Source records |
* * * *
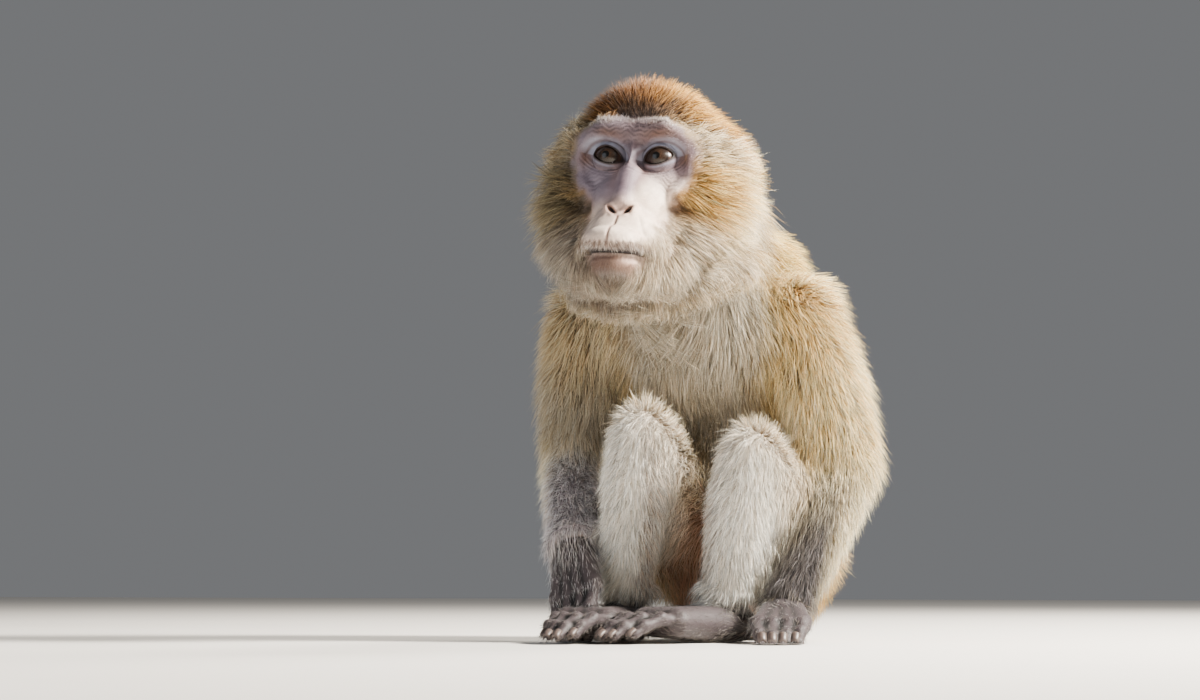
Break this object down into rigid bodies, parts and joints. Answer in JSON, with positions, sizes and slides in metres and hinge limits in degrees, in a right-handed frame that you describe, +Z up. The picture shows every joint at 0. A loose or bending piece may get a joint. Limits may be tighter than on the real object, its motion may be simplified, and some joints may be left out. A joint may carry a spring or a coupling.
{
  "type": "seated macaque model",
  "caption": "Life-size still model of a long-tailed macaque sitting on its haunches, knees drawn up, head turned to one side, tail laid along the floor.",
  "frame": {"origin": "on the floor plane, in the middle of the flat under the rump", "axes": "+Z up, -Y the way the animal faces, +X to the animal's left"},
  "size_m": [0.2903, 0.4363, 0.3679],
  "materials": {
    "coat": "dense golden grey-brown hair, paler on the chest and shins",
    "hands_and_feet": "dark bare skin with short grey hair",
    "face": "matt bare skin",
    "eyes": "glossy brown glass eye"
  },
  "bodies": {
    "root": {"pelvis": "coat", "head": "face", "neck": "coat", "chest": "coat", "belly": "coat", "eye_left": "eyes", "eye_right": "eyes", "ear_left": "hands_and_feet", "ear_right": "hands_and_feet", "thigh_left": "coat", "shank_left": "coat", "foot_left": "hands_and_feet", "thigh_right": "coat", "shank_right": "coat", "foot_right": "hands_and_feet", "upper_arm_left": "coat", "forearm_left": "coat", "hand_left": "hands_and_feet", "upper_arm_right": "coat", "forearm_right": "coat", "hand_right": "hands_and_feet", "tail_base": "coat", "tail_upper": "coat", "tail_lower": "coat", "tail_tip": "coat"}
  },
  "joints": []
}
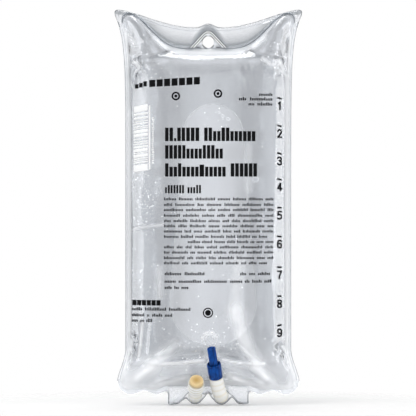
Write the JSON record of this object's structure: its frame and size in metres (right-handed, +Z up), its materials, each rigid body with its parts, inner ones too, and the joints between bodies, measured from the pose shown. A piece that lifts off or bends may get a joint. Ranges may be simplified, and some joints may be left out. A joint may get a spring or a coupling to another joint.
{
  "type": "infusion fluid bag",
  "caption": "Filled clear infusion bag with a hanger hole and volume scale, a stoppered injection port and an outlet port under a pull-off protector, both folded up in front.",
  "frame": {"origin": "centre of the hanger hole, in the plane of the welds", "axes": "+Z up along the hanging bag, -Y out of the printed front, +X to the right as seen from the front"},
  "size_m": [0.149, 0.058, 0.3152],
  "materials": {
    "clear_film": "clear flexible plasticised film, glossy, with printed marks on the front sheet",
    "clear_liquid": "clear colourless liquid",
    "port_plastic": "translucent cream flexible tube, satin",
    "sleeve_plastic": "milky shrunk sleeve with fine beads",
    "tan_rubber": "tan natural rubber, satin",
    "blue_plastic": "blue moulded plastic, semi-gloss"
  },
  "bodies": {
    "bag": {"front_film": "clear_film", "back_film": "clear_film", "fluid": "clear_liquid", "injection_port_tube": "port_plastic", "injection_membrane_tube": "port_plastic", "injection_sleeve": "sleeve_plastic", "injection_stopper": "tan_rubber", "outlet_port_tube": "port_plastic", "outlet_membrane_tube": "port_plastic"},
    "protector": {"outlet_protector": "blue_plastic"}
  },
  "joints": [
    {"name": "protector_pull", "type": "slide", "parent": "bag", "child": "protector", "axis": [-0.1392, -0.4321, 0.891], "range_m": [0, 0.03]}
  ]
}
* * * *
PROBLEM DESCRIPTION |
Please output the entries above, every line exactly as it reads.

OUTPUT FOR THIS EXERCISE |
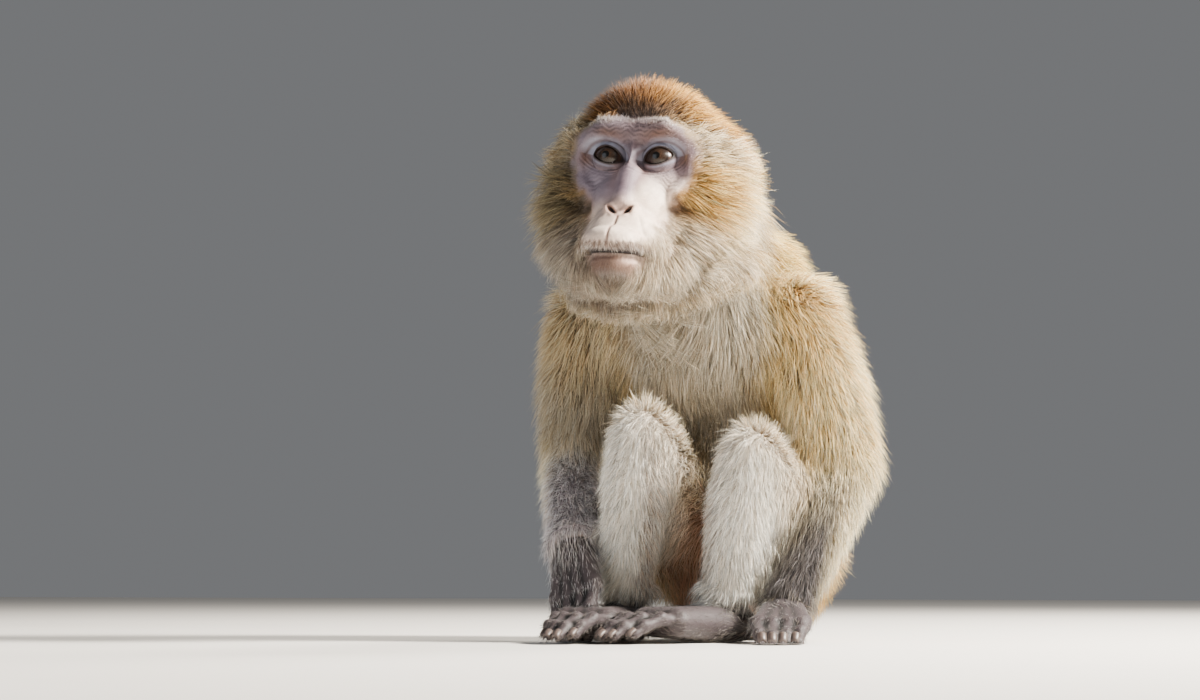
Break this object down into rigid bodies, parts and joints. Answer in JSON, with positions, sizes and slides in metres and hinge limits in degrees, in a right-handed frame that you describe, +Z up. The picture shows every joint at 0. A loose or bending piece may get a joint. Limits may be tighter than on the real object, its motion may be simplified, and some joints may be left out. A joint may carry a spring or a coupling.
{
  "type": "seated macaque model",
  "caption": "Life-size still model of a long-tailed macaque sitting on its haunches, knees drawn up, head turned to one side, tail laid along the floor.",
  "frame": {"origin": "on the floor plane, in the middle of the flat under the rump", "axes": "+Z up, -Y the way the animal faces, +X to the animal's left"},
  "size_m": [0.2903, 0.4363, 0.3679],
  "materials": {
    "coat": "dense golden grey-brown hair, paler on the chest and shins",
    "hands_and_feet": "dark bare skin with short grey hair",
    "face": "matt bare skin",
    "eyes": "glossy brown glass eye"
  },
  "bodies": {
    "root": {"pelvis": "coat", "head": "face", "neck": "coat", "chest": "coat", "belly": "coat", "eye_left": "eyes", "eye_right": "eyes", "ear_left": "hands_and_feet", "ear_right": "hands_and_feet", "thigh_left": "coat", "shank_left": "coat", "foot_left": "hands_and_feet", "thigh_right": "coat", "shank_right": "coat", "foot_right": "hands_and_feet", "upper_arm_left": "coat", "forearm_left": "coat", "hand_left": "hands_and_feet", "upper_arm_right": "coat", "forearm_right": "coat", "hand_right": "hands_and_feet", "tail_base": "coat", "tail_upper": "coat", "tail_lower": "coat", "tail_tip": "coat"}
  },
  "joints": []
}
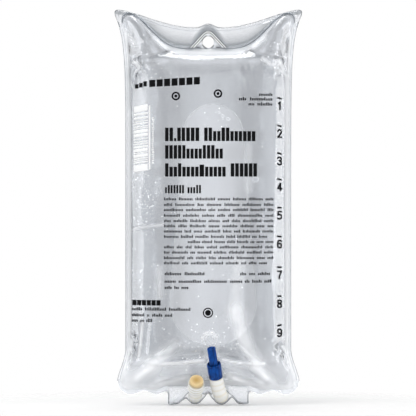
Write the JSON record of this object's structure: its frame and size in metres (right-handed, +Z up), its materials, each rigid body with its parts, inner ones too, and the joints between bodies, measured from the pose shown. A piece that lifts off or bends may get a joint. Ranges may be simplified, and some joints may be left out. A joint may get a spring or a coupling to another joint.
{
  "type": "infusion fluid bag",
  "caption": "Filled clear infusion bag with a hanger hole and volume scale, a stoppered injection port and an outlet port under a pull-off protector, both folded up in front.",
  "frame": {"origin": "centre of the hanger hole, in the plane of the welds", "axes": "+Z up along the hanging bag, -Y out of the printed front, +X to the right as seen from the front"},
  "size_m": [0.149, 0.058, 0.3152],
  "materials": {
    "clear_film": "clear flexible plasticised film, glossy, with printed marks on the front sheet",
    "clear_liquid": "clear colourless liquid",
    "port_plastic": "translucent cream flexible tube, satin",
    "sleeve_plastic": "milky shrunk sleeve with fine beads",
    "tan_rubber": "tan natural rubber, satin",
    "blue_plastic": "blue moulded plastic, semi-gloss"
  },
  "bodies": {
    "bag": {"front_film": "clear_film", "back_film": "clear_film", "fluid": "clear_liquid", "injection_port_tube": "port_plastic", "injection_membrane_tube": "port_plastic", "injection_sleeve": "sleeve_plastic", "injection_stopper": "tan_rubber", "outlet_port_tube": "port_plastic", "outlet_membrane_tube": "port_plastic"},
    "protector": {"outlet_protector": "blue_plastic"}
  },
  "joints": [
    {"name": "protector_pull", "type": "slide", "parent": "bag", "child": "protector", "axis": [-0.1392, -0.4321, 0.891], "range_m": [0, 0.03]}
  ]
}